Originally posted by Claw
Somewhat.
The way I understand it, lightning works something like this:
The movement of the clouds/atmosphere causes a separation of charges in the clouds and electrons strip away causing a surplus of negative charge at the bottom of the clouds. A lightning bolt will travel down toward the positive field of the earth in what is called step leaders. These step leaders are approximately 50 meters long, which is why you see the forked pieces in a lightning bolt as opposed to a straight bolt. These leaders are looking for something to connect with, and that something is a positive streamer. Pretty much anything can launch a positive streamer: a person, a blade of grass, a building, etc. There may be several things launching positive streamers at the same time, but many are failed streamers, and one will actually connect.

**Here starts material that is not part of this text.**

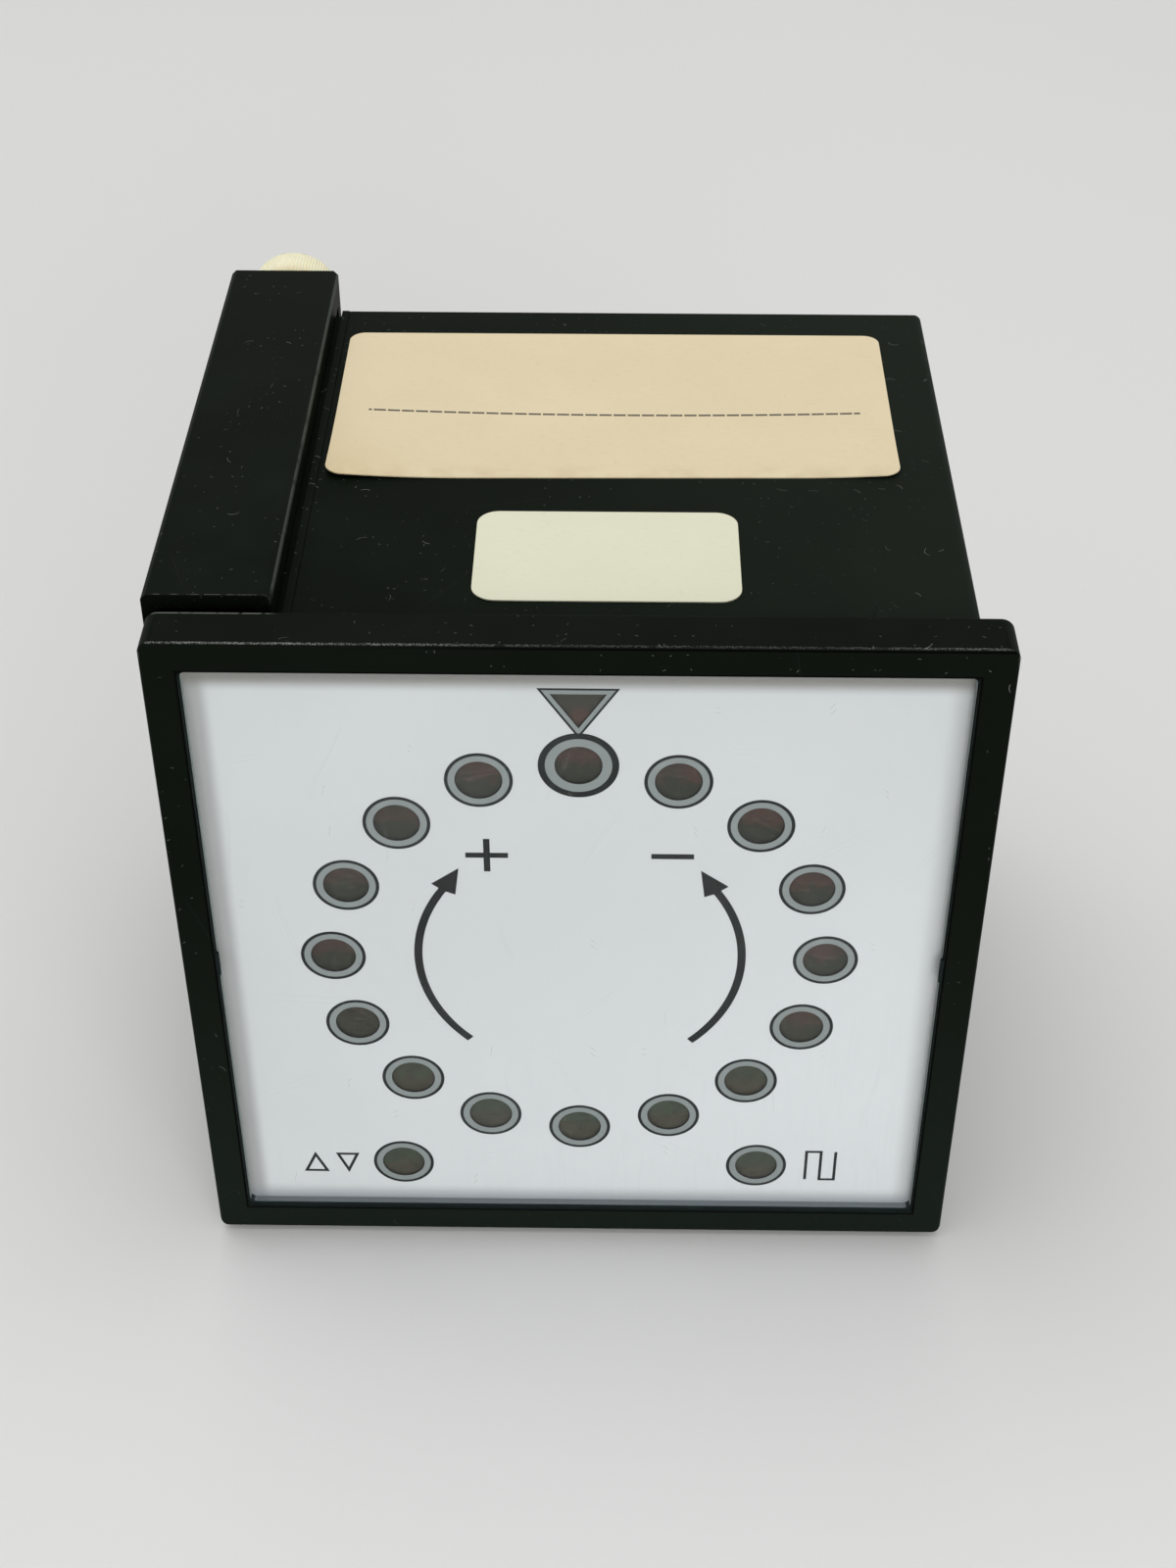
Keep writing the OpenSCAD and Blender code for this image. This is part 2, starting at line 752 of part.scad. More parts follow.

Lightning hitting the highest object around is a myth, and here is why: say a negative step leader starts branching down out of a cloud. It goes 50 meters, branches off, goes another 50, then another, and all the while the negative charge may be growing. A step leader might pass right by a high building that has launched a positive streamer, because the leader is too weak to make the connection. But as it branches another time or two, it might gain enough charge to connect with another streamer that been launched closer to the ground. So the lightning might go right past a lightning rod if it hasn’t enough potential to make the connection.
Once the negative step leader and the positive streamer have made the connection, you have a lightning bolt. The forked branches of the bolt discharge in sections, which is what caused the flickering. The lightning flash actually goes from ground to cloud, not the other way around. The bolt is around an inch in diameter, and is hotter than the surface of the sun. It’s so hot, in fact, that it superheats the surrounding air and the adjacent molecules speed away faster than the speed of sound. It’s the air moving past the sound barrier that causes a sonic boom that we call thunder.

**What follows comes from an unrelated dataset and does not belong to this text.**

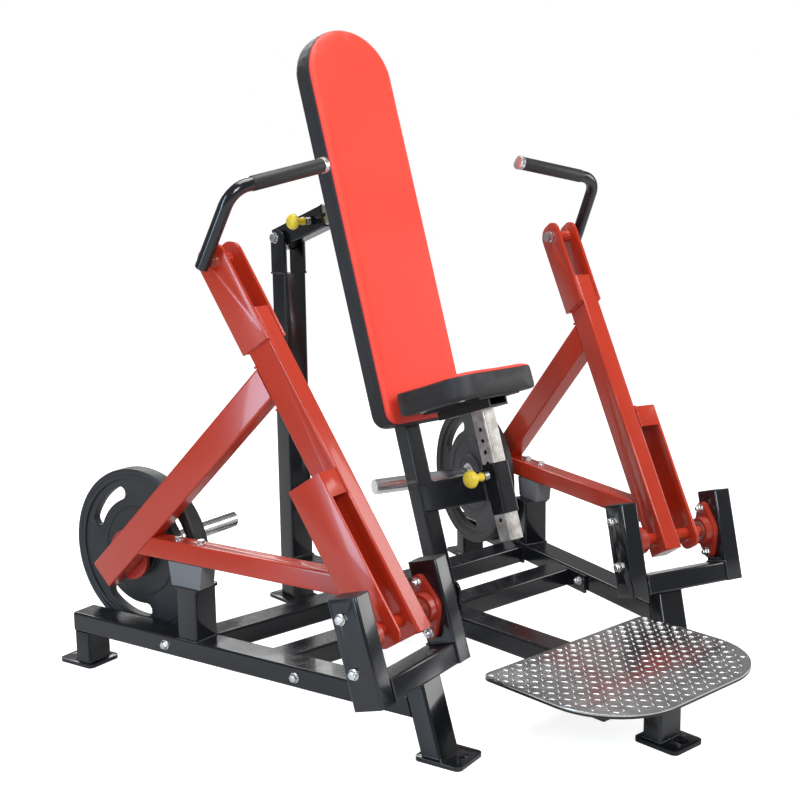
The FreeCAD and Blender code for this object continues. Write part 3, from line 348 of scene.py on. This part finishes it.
TREAD = metal("polished_tread", (0.78, 0.78, 0.79, 1), (0.50, 0.50, 0.51, 1), 0.13, 220, 26,
              0.35, 0.06, painted=((0, 0, -1), -DARK_EDGE_TOP, (0.012, 0.010, 0.010, 1)))
END_METAL = metal("turned_aluminium", (0.84, 0.84, 0.85, 1), (0.70, 0.70, 0.70, 1), 0.22, 420,
                  60, 0.30, 0.05)

# %% [markdown]
# Rubber and plastic. Moulded rubber is matt with a fine pebble; the weight plates are a firmer,
# slightly shiny urethane; the bumpers are grey and chalky; knobs are smooth yellow plastic
# with a little grime.

# %% Rubber and plastic
def moulded(name, colour, pale, roughness, pebble, depth, coat=0.0):
    skin = Finish(name)
    cloud = skin.noise(9, 5.0)
    fine = skin.noise(pebble, 3.0)
    grime = skin.noise(45, 5.0).ramp(0.55, 0.85)
    base = skin.mix(cloud * 0.6 + grime * 0.3, colour, pale)
    return skin.done(Base_Color=base, Roughness=roughness + cloud * 0.10 + grime * 0.08,
                     Coat_Weight=coat, Coat_Roughness=0.2, Normal=skin.bump(fine, 0.25, depth))


PLATE_RUBBER = moulded("plate_urethane", (0.014, 0.014, 0.016, 1), (0.030, 0.030, 0.032, 1),
                       0.40, 380, 0.0006)
GRIP_RUBBER = moulded("grip_rubber", (0.010, 0.010, 0.011, 1), (0.022, 0.022, 0.023, 1),
                      0.44, 520, 0.0007)
BUMPER_RUBBER = moulded("bumper_rubber", (0.13, 0.13, 0.135, 1), (0.24, 0.24, 0.24, 1),
                        0.62, 300, 0.0008)
CAP_PLASTIC = moulded("cap_plastic", (0.012, 0.012, 0.013, 1), (0.024, 0.024, 0.025, 1),
                      0.38, 600, 0.0004)
KNOB_PLASTIC = moulded("knob_plastic", (0.86, 0.66, 0.03, 1), (0.72, 0.52, 0.03, 1),
                       0.26, 200, 0.0003, 0.3)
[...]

Most lightning strikes happen from cloud to cloud, and not from earth to cloud. The region where I live here in Florida is the lightning capital of the United States. It can get pretty nasty sometimes. Right after a strike, you are usually safe for a few seconds until enough charge has built up to cause another strike.
A vehicle is one of the safest places to be during a lightning storm, because the car acts like a Faraday cage, transferring the electricity around you and harmlessly to earth. It’s not because you have rubber tires that makes you safe, rather the fact that the car conducts the electricity around you so easily. Our bodies are made of about 3 percent saltwater, which is why we make good conductors if we are hit directly. Standing under a tree is unsafe, since a bolt can hit the tree and jump from it to you, or heat the tree so much that splinters can fly out and hit you.
If you are in a lighting storm, or see a nasty cloud nearby and feel the hair on your head standing up a little, chances are you’re a good candidate for a direct hit. The best thing to do is squat down on your haunches and make yourself into a ball. Electricity fires best off a sharp, flat edge, not a ball. Rubber shoes won’t help you, and neither will rubber underwear. I’ve tried that.